Task to carry out - Copy exactly the block of lines between the one containing "obj.matrix_world = world" and the one containing "obj.data.transform(world)", inclusive.

Stored items:
--------------------------------

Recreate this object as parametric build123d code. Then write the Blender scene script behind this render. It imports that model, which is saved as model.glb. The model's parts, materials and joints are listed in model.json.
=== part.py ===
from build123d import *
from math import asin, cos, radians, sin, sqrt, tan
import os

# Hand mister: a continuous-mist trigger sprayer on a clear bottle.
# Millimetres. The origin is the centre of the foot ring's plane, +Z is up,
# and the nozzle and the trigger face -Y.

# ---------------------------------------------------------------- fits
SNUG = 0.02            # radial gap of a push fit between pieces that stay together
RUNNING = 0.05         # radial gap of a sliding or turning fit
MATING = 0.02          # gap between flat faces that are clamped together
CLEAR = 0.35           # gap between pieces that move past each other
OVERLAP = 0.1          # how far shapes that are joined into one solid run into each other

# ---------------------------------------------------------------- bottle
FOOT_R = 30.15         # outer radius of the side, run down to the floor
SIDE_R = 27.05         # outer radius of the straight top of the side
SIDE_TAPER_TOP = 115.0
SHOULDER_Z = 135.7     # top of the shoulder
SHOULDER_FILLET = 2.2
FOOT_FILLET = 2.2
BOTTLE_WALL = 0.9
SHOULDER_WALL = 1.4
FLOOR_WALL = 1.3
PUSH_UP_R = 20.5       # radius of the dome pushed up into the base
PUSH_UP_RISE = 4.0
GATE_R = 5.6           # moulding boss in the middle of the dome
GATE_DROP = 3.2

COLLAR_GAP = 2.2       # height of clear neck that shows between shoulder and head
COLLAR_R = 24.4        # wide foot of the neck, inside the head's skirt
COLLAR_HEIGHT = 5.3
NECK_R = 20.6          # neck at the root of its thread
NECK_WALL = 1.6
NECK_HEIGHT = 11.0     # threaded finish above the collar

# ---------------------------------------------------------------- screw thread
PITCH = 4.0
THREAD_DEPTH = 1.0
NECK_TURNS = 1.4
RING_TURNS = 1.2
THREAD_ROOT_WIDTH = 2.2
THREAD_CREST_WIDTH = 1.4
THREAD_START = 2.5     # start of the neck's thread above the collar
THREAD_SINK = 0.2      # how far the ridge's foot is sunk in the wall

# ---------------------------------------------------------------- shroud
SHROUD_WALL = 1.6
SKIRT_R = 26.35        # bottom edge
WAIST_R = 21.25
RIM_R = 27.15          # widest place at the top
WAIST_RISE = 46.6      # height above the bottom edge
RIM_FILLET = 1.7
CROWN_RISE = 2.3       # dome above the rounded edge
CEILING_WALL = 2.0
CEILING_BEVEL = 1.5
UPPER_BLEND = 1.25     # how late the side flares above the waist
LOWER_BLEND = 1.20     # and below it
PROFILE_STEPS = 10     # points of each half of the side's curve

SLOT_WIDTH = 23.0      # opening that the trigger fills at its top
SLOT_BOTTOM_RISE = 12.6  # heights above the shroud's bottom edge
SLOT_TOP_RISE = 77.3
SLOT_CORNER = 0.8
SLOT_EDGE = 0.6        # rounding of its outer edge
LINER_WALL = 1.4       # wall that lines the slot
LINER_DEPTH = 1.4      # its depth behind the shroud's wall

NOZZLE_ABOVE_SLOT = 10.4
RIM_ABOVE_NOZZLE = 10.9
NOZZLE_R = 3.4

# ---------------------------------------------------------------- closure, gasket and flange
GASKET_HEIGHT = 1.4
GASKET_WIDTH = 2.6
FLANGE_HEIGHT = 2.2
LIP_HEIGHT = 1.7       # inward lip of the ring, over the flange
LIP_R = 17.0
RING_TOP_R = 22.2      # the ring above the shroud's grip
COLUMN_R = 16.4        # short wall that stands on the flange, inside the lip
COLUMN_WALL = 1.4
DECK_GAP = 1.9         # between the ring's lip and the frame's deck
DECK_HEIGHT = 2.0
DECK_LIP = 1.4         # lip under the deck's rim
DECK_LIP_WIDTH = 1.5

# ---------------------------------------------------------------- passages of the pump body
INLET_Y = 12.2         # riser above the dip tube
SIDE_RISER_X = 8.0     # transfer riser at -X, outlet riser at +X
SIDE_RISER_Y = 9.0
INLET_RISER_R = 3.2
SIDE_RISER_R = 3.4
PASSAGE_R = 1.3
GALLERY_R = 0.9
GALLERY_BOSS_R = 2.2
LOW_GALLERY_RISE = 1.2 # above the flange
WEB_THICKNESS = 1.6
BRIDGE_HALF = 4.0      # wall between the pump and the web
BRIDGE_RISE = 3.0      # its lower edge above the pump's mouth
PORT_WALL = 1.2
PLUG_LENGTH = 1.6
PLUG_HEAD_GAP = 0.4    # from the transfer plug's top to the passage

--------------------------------

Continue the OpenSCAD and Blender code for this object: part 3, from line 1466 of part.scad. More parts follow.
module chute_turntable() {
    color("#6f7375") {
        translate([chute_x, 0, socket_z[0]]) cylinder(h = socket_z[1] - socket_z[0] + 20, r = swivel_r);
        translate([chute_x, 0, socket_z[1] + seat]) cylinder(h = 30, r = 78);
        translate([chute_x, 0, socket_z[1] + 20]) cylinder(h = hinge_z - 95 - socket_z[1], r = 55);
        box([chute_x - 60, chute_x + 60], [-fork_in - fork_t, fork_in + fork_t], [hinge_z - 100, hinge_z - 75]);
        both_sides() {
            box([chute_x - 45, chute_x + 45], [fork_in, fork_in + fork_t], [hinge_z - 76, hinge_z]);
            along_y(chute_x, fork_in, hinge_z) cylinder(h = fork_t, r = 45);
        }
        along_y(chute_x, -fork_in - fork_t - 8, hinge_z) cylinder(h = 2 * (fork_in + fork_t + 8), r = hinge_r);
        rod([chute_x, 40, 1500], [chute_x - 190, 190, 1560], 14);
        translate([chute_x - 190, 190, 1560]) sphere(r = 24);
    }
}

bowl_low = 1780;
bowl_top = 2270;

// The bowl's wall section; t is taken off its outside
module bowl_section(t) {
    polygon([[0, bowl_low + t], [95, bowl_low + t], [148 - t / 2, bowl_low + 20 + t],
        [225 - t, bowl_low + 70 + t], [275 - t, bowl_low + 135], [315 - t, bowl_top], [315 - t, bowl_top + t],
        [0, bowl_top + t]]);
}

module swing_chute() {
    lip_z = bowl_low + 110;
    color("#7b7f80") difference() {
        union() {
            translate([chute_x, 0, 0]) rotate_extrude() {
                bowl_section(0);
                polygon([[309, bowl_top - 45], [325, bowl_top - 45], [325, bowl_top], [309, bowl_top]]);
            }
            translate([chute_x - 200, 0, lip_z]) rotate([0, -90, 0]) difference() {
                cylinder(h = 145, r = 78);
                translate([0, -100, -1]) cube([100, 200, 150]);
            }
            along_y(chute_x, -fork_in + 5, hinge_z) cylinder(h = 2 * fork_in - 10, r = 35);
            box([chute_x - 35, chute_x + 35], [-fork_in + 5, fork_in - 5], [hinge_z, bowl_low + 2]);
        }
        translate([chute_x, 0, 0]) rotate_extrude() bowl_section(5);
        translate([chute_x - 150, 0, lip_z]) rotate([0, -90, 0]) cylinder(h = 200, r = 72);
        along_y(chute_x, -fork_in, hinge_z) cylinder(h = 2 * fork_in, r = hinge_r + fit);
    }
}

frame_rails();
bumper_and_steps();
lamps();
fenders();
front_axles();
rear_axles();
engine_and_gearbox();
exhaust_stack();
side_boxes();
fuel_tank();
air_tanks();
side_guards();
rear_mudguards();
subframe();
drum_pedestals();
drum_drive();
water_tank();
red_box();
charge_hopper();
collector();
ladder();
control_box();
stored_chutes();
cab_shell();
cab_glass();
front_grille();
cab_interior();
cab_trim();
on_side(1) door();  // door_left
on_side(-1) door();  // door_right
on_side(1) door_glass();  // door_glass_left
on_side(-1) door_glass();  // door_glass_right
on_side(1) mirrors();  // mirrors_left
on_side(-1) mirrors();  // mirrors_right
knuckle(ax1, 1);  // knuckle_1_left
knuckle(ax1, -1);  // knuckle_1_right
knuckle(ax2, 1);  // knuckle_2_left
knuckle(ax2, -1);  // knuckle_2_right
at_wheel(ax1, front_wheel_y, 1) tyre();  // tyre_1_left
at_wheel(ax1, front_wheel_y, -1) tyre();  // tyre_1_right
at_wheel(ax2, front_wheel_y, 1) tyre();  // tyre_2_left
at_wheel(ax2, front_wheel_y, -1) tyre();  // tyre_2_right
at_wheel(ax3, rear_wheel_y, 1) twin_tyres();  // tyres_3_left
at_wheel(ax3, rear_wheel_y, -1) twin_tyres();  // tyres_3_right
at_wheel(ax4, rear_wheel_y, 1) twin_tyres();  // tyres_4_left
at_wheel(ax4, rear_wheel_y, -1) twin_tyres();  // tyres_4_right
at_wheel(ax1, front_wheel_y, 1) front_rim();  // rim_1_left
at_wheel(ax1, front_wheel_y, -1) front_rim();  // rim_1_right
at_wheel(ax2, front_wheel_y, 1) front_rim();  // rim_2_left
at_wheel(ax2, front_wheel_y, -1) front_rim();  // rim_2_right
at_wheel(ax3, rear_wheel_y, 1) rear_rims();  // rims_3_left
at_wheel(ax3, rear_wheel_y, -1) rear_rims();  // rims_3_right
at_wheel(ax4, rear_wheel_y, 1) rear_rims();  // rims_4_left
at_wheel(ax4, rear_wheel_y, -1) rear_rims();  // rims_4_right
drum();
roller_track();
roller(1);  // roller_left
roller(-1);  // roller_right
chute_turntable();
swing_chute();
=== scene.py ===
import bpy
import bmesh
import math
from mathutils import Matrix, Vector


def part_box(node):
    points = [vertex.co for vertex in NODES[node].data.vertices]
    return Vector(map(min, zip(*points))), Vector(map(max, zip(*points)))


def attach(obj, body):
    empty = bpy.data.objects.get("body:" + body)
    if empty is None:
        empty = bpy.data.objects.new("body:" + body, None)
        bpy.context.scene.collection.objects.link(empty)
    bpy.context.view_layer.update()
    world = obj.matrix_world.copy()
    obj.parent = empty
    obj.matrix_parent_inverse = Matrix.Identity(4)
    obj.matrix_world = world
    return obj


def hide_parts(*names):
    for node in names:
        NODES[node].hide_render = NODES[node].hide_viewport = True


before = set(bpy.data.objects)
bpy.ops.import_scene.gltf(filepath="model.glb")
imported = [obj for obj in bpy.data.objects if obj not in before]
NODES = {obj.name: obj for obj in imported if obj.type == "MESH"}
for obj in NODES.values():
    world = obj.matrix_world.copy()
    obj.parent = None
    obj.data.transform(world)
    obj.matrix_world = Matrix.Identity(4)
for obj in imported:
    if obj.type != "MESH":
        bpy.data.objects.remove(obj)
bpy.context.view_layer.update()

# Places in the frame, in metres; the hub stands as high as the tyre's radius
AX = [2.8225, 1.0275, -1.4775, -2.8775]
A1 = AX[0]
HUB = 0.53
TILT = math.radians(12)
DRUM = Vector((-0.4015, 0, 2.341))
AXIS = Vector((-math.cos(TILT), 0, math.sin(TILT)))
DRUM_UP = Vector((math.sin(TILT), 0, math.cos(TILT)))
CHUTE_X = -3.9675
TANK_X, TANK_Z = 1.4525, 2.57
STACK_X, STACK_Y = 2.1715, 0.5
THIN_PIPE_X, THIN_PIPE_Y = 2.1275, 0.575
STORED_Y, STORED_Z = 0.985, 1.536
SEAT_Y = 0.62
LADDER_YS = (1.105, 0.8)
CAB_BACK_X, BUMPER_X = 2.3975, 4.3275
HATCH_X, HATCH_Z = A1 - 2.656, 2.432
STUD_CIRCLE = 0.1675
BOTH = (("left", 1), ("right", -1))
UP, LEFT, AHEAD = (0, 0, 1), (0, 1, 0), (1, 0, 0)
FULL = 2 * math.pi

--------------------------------

Solution -
    obj.matrix_world = world
    return obj


def hide_parts(*names):
    for node in names:
        NODES[node].hide_render = NODES[node].hide_viewport = True


before = set(bpy.data.objects)
bpy.ops.import_scene.gltf(filepath="model.glb")
imported = [obj for obj in bpy.data.objects if obj not in before]
NODES = {obj.name: obj for obj in imported if obj.type == "MESH"}
for obj in NODES.values():
    world = obj.matrix_world.copy()
    obj.parent = None
    obj.data.transform(world)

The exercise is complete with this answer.